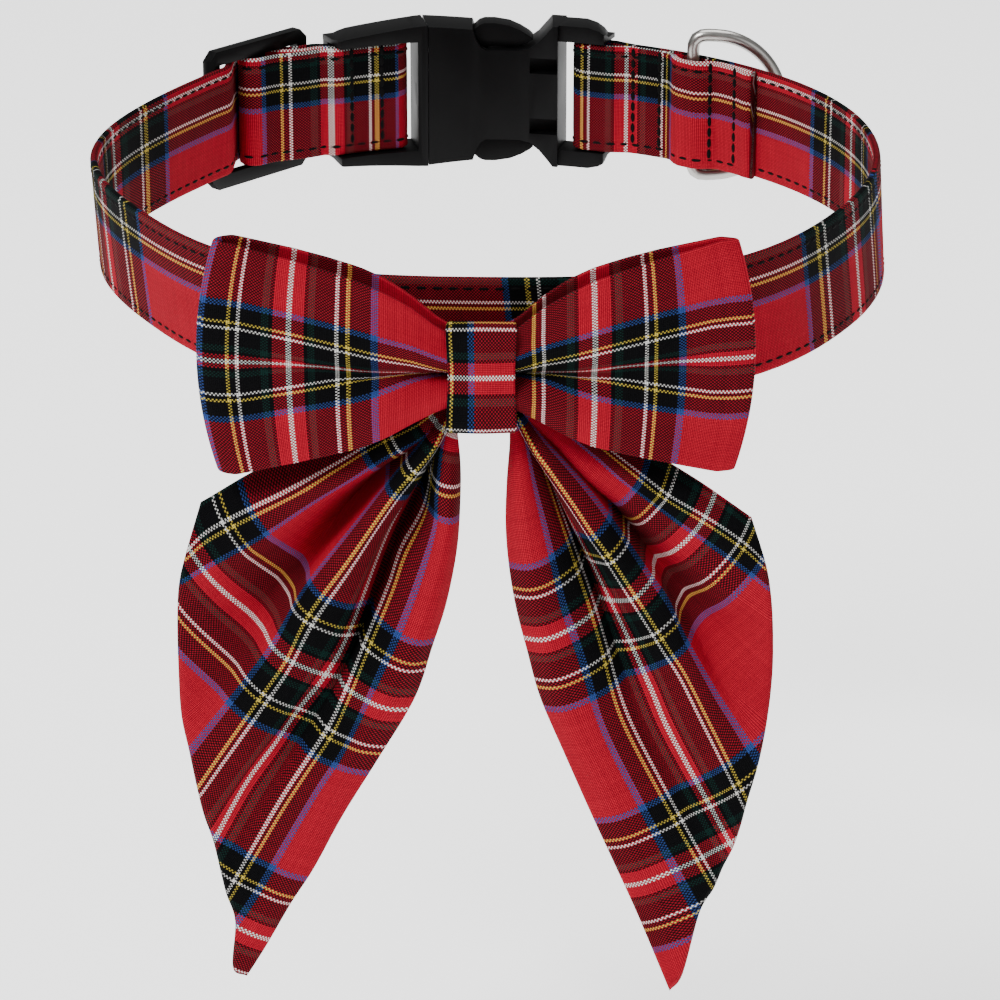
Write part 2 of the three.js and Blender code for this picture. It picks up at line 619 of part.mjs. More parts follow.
// The loops: one band, closed round its two end folds and pinched in the knot
function makeLoops() {
  const surface = (u, v) => {
    const a = 2 * Math.PI * u;
    const out = Math.abs(Math.cos(a));
    const front = Math.sin(a) < 0;
    const high = 2 * v - 1;
    const row = (name) => column(loopShape, 'out', name, out);
    const open = smooth((out - knotWidth / 2 / bowHalfLength) / openReach);
    const depth = THREE.MathUtils.lerp(bowPinchDepth, bowHalfDepth, open) * Math.sqrt(1 - out ** 8);
    const valley = front
      ? valleyDepth * (1 - smooth(out / valleyReach)) * Math.exp(-((high / valleySpread) ** 2)) : 0;
    const x = Math.cos(a) * bowHalfLength * (1 - cornerPull * high * high * out * out);
    return new THREE.Vector3(
      bowCentre + x,
      loopsMiddle + Math.sign(Math.sin(a)) * depth + valley,
      high * row('half') * bowHalfHeight - row('drop') * knotDrop);
  };
  return named('bow_loops', sheetGeometry(surface, 52, 10, bowWall, true), cloth());
}

// A tail: a fan of rays from the knot to the outer edge, pleated across, with outlines blended between
function tailSurface(shape, side) {
  const curve = (rows) => new THREE.CatmullRomCurve3(rows.map(({ out, down }) => new THREE.Vector3(
    bowCentre + side * out * tailSpread, 0, -knotDrop - down * tailLength)), false, 'centripetal');
  const [top, outer, inner] = [curve(shape.top), curve(shape.outer), curve(shape.inner)];
  const start = new THREE.LineCurve3(top.getPoint(0), inner.getPoint(0));
  return (u, v) => {
    const point = top.getPoint(v).multiplyScalar(1 - u)
      .addScaledVector(inner.getPoint(v), u)
      .addScaledVector(start.getPoint(u), 1 - v)
      .addScaledVector(outer.getPoint(u), v)
      .addScaledVector(top.getPoint(0), -(1 - u) * (1 - v))
      .addScaledVector(top.getPoint(1), -(1 - u) * v)
      .addScaledVector(inner.getPoint(0), -u * (1 - v))
      .addScaledVector(inner.getPoint(1), -u * v);
    const below = smooth((-point.z - bowHalfHeight) / tailEase);
    const grow = smooth((v - 0.08) / 0.3) * (1 - 0.6 * smooth((v - 0.5) / 0.5));
    const lift = column(tailPleats, 'across', 'lift', u, smooth) * tailPleat * grow;
    const beside = smooth(Math.abs(point.x - bowCentre) / tailSpread * 3 - 0.4) * (1 - below);
    point.y = tailSeat + beside * tailWall * 0.6 - below * (tailForward + Math.max(lift, -tailPleat))
      - (1 - below) * Math.min(lift, 0) * 0.3;
    return point;
  };
}

function makeTail(name, shape, side) {
  const surface = tailSurface(shape, side);
  const facing = side < 0 ? surface : (u, v) => surface(1 - u, v);
  return named(name, sheetGeometry(facing, 21, 20, tailWall, false), cloth());
}

// The knot: a closed band across the bow's middle
function makeKnot() {
  const outline = (inset) => {
    const [w, h, r] = [knotDepth / 2 - inset, knotHeight / 2 - inset, knotRound - inset * 0.6];
    const points = [];
    for (const [cx, cy, from] of [[1, 1, 0], [-1, 1, 90], [-1, -1, 180], [1, -1, 270]]) {
      for (let k = 0; k <= 4; k++) {
        const a = radians(from + k * 22.5);
        points.push(new THREE.Vector2(cx * (w - r) + r * Math.cos(a), cy * (h - r) + r * Math.sin(a)));
      }
    }
    return points;
  };
  const shape = new THREE.Shape(outline(0));
  shape.holes.push(new THREE.Path(outline(knotWall)));
  const geometry = new THREE.ExtrudeGeometry(shape, { depth: knotWidth, bevelEnabled: false });
  geometry.translate(0, 0, -knotWidth / 2).rotateX(Math.PI / 2).rotateZ(Math.PI / 2);
  const mesh = named('knot_band', geometry, cloth());
  mesh.position.set(bowCentre, knotMiddle, -knotDrop);
  return mesh;
}

const collar = new THREE.Group();
collar.add(
  makeStrap(), makeSlider(), makeMale(), makeFemale(), makeDRing(),
  makeLoops(), makeTail('bow_tail_left', leftTail, -1), makeTail('bow_tail_right', rightTail, 1), makeKnot(),
);

export default collar;
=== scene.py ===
# Looks of a tartan pet collar with a bow tie: cloth strap, bow, tails and knot, black plastic, steel ring.
# Sizes are millimetres in this script and metres in the meshes. Origin: middle of the neck ring, bow at -Y.
import math

import bmesh
import bpy
from mathutils import Matrix, Vector


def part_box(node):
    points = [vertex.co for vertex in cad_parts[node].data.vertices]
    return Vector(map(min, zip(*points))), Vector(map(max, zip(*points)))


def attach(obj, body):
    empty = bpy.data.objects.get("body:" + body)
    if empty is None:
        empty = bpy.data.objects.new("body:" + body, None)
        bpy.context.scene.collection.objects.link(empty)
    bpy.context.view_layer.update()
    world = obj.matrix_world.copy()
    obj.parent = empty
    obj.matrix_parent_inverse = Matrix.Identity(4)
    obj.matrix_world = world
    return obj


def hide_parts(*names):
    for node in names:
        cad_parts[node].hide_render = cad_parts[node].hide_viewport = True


bl_info = {
    "name": "Tartan bow tie collar",
    "version": (1, 0, 0),
    "blender": (4, 5, 0),
    "location": "View3D > Sidebar > Collar",
    "description": "Builds the cloth, plastic and steel surfaces of a pet's bow tie collar",
    "category": "Object",
}

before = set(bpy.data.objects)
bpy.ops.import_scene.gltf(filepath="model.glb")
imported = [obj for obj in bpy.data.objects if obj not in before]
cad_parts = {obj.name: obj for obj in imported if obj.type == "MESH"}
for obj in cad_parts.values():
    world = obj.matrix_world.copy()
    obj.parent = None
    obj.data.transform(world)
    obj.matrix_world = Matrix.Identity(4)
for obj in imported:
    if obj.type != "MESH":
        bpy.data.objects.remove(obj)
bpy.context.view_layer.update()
MM = 0.001


def frame_box(node):
    """Lowest and highest corners of a frame node, in millimetres."""
    low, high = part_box(node)
    return low / MM, high / MM


strap_low, strap_high = frame_box("collar_strap")
loops_low, loops_high = frame_box("bow_loops")
knot_low, knot_high = frame_box("knot_band")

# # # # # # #

Write down every line of the data exactly as it appears above.

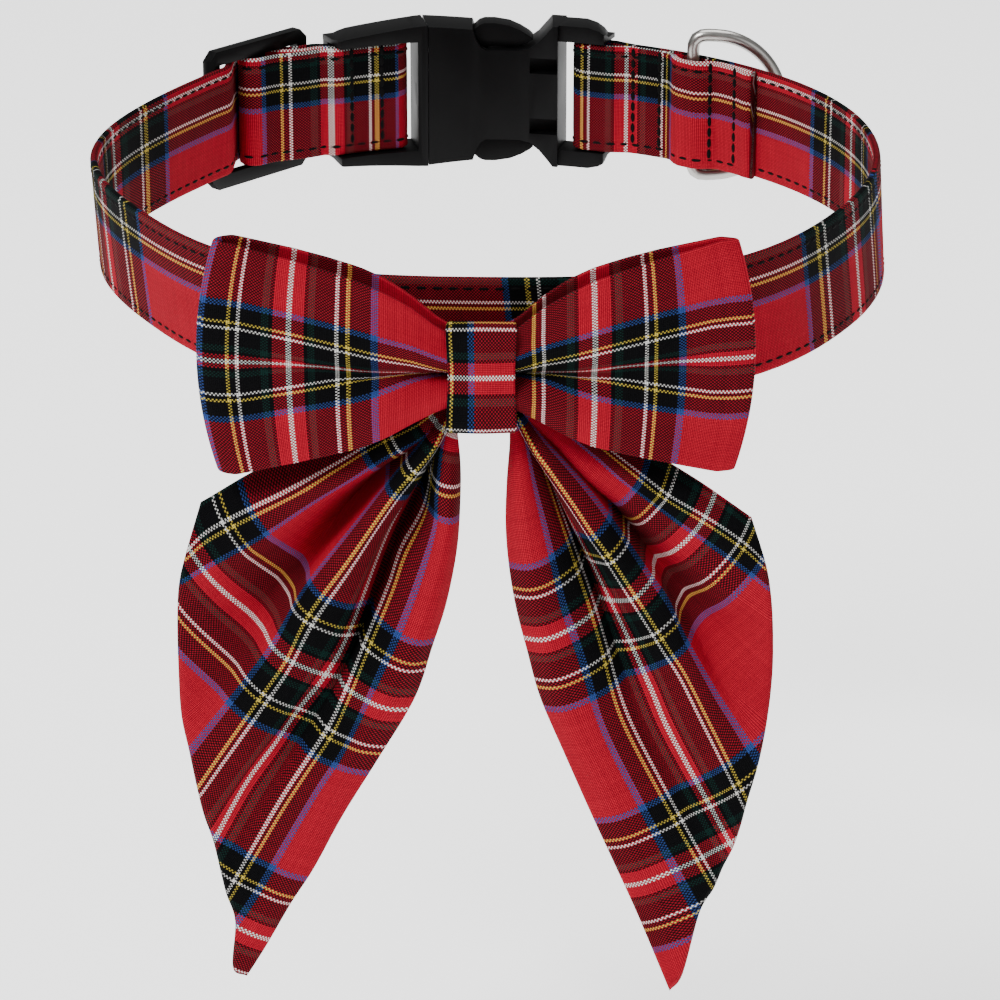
Write part 2 of the three.js and Blender code for this picture. It picks up at line 619 of part.mjs. More parts follow.
// The loops: one band, closed round its two end folds and pinched in the knot
function makeLoops() {
  const surface = (u, v) => {
    const a = 2 * Math.PI * u;
    const out = Math.abs(Math.cos(a));
    const front = Math.sin(a) < 0;
    const high = 2 * v - 1;
    const row = (name) => column(loopShape, 'out', name, out);
    const open = smooth((out - knotWidth / 2 / bowHalfLength) / openReach);
    const depth = THREE.MathUtils.lerp(bowPinchDepth, bowHalfDepth, open) * Math.sqrt(1 - out ** 8);
    const valley = front
      ? valleyDepth * (1 - smooth(out / valleyReach)) * Math.exp(-((high / valleySpread) ** 2)) : 0;
    const x = Math.cos(a) * bowHalfLength * (1 - cornerPull * high * high * out * out);
    return new THREE.Vector3(
      bowCentre + x,
      loopsMiddle + Math.sign(Math.sin(a)) * depth + valley,
      high * row('half') * bowHalfHeight - row('drop') * knotDrop);
  };
  return named('bow_loops', sheetGeometry(surface, 52, 10, bowWall, true), cloth());
}

// A tail: a fan of rays from the knot to the outer edge, pleated across, with outlines blended between
function tailSurface(shape, side) {
  const curve = (rows) => new THREE.CatmullRomCurve3(rows.map(({ out, down }) => new THREE.Vector3(
    bowCentre + side * out * tailSpread, 0, -knotDrop - down * tailLength)), false, 'centripetal');
  const [top, outer, inner] = [curve(shape.top), curve(shape.outer), curve(shape.inner)];
  const start = new THREE.LineCurve3(top.getPoint(0), inner.getPoint(0));
  return (u, v) => {
    const point = top.getPoint(v).multiplyScalar(1 - u)
      .addScaledVector(inner.getPoint(v), u)
      .addScaledVector(start.getPoint(u), 1 - v)
      .addScaledVector(outer.getPoint(u), v)
      .addScaledVector(top.getPoint(0), -(1 - u) * (1 - v))
      .addScaledVector(top.getPoint(1), -(1 - u) * v)
      .addScaledVector(inner.getPoint(0), -u * (1 - v))
      .addScaledVector(inner.getPoint(1), -u * v);
    const below = smooth((-point.z - bowHalfHeight) / tailEase);
    const grow = smooth((v - 0.08) / 0.3) * (1 - 0.6 * smooth((v - 0.5) / 0.5));
    const lift = column(tailPleats, 'across', 'lift', u, smooth) * tailPleat * grow;
    const beside = smooth(Math.abs(point.x - bowCentre) / tailSpread * 3 - 0.4) * (1 - below);
    point.y = tailSeat + beside * tailWall * 0.6 - below * (tailForward + Math.max(lift, -tailPleat))
      - (1 - below) * Math.min(lift, 0) * 0.3;
    return point;
  };
}

function makeTail(name, shape, side) {
  const surface = tailSurface(shape, side);
  const facing = side < 0 ? surface : (u, v) => surface(1 - u, v);
  return named(name, sheetGeometry(facing, 21, 20, tailWall, false), cloth());
}

// The knot: a closed band across the bow's middle
function makeKnot() {
  const outline = (inset) => {
    const [w, h, r] = [knotDepth / 2 - inset, knotHeight / 2 - inset, knotRound - inset * 0.6];
    const points = [];
    for (const [cx, cy, from] of [[1, 1, 0], [-1, 1, 90], [-1, -1, 180], [1, -1, 270]]) {
      for (let k = 0; k <= 4; k++) {
        const a = radians(from + k * 22.5);
        points.push(new THREE.Vector2(cx * (w - r) + r * Math.cos(a), cy * (h - r) + r * Math.sin(a)));
      }
    }
    return points;
  };
  const shape = new THREE.Shape(outline(0));
  shape.holes.push(new THREE.Path(outline(knotWall)));
  const geometry = new THREE.ExtrudeGeometry(shape, { depth: knotWidth, bevelEnabled: false });
  geometry.translate(0, 0, -knotWidth / 2).rotateX(Math.PI / 2).rotateZ(Math.PI / 2);
  const mesh = named('knot_band', geometry, cloth());
  mesh.position.set(bowCentre, knotMiddle, -knotDrop);
  return mesh;
}

const collar = new THREE.Group();
collar.add(
  makeStrap(), makeSlider(), makeMale(), makeFemale(), makeDRing(),
  makeLoops(), makeTail('bow_tail_left', leftTail, -1), makeTail('bow_tail_right', rightTail, 1), makeKnot(),
);

export default collar;
=== scene.py ===
# Looks of a tartan pet collar with a bow tie: cloth strap, bow, tails and knot, black plastic, steel ring.
# Sizes are millimetres in this script and metres in the meshes. Origin: middle of the neck ring, bow at -Y.
import math

import bmesh
import bpy
from mathutils import Matrix, Vector


def part_box(node):
    points = [vertex.co for vertex in cad_parts[node].data.vertices]
    return Vector(map(min, zip(*points))), Vector(map(max, zip(*points)))


def attach(obj, body):
    empty = bpy.data.objects.get("body:" + body)
    if empty is None:
        empty = bpy.data.objects.new("body:" + body, None)
        bpy.context.scene.collection.objects.link(empty)
    bpy.context.view_layer.update()
    world = obj.matrix_world.copy()
    obj.parent = empty
    obj.matrix_parent_inverse = Matrix.Identity(4)
    obj.matrix_world = world
    return obj


def hide_parts(*names):
    for node in names:
        cad_parts[node].hide_render = cad_parts[node].hide_viewport = True


bl_info = {
    "name": "Tartan bow tie collar",
    "version": (1, 0, 0),
    "blender": (4, 5, 0),
    "location": "View3D > Sidebar > Collar",
    "description": "Builds the cloth, plastic and steel surfaces of a pet's bow tie collar",
    "category": "Object",
}

before = set(bpy.data.objects)
bpy.ops.import_scene.gltf(filepath="model.glb")
imported = [obj for obj in bpy.data.objects if obj not in before]
cad_parts = {obj.name: obj for obj in imported if obj.type == "MESH"}
for obj in cad_parts.values():
    world = obj.matrix_world.copy()
    obj.parent = None
    obj.data.transform(world)
    obj.matrix_world = Matrix.Identity(4)
for obj in imported:
    if obj.type != "MESH":
        bpy.data.objects.remove(obj)
bpy.context.view_layer.update()
MM = 0.001


def frame_box(node):
    """Lowest and highest corners of a frame node, in millimetres."""
    low, high = part_box(node)
    return low / MM, high / MM


strap_low, strap_high = frame_box("collar_strap")
loops_low, loops_high = frame_box("bow_loops")
knot_low, knot_high = frame_box("knot_band")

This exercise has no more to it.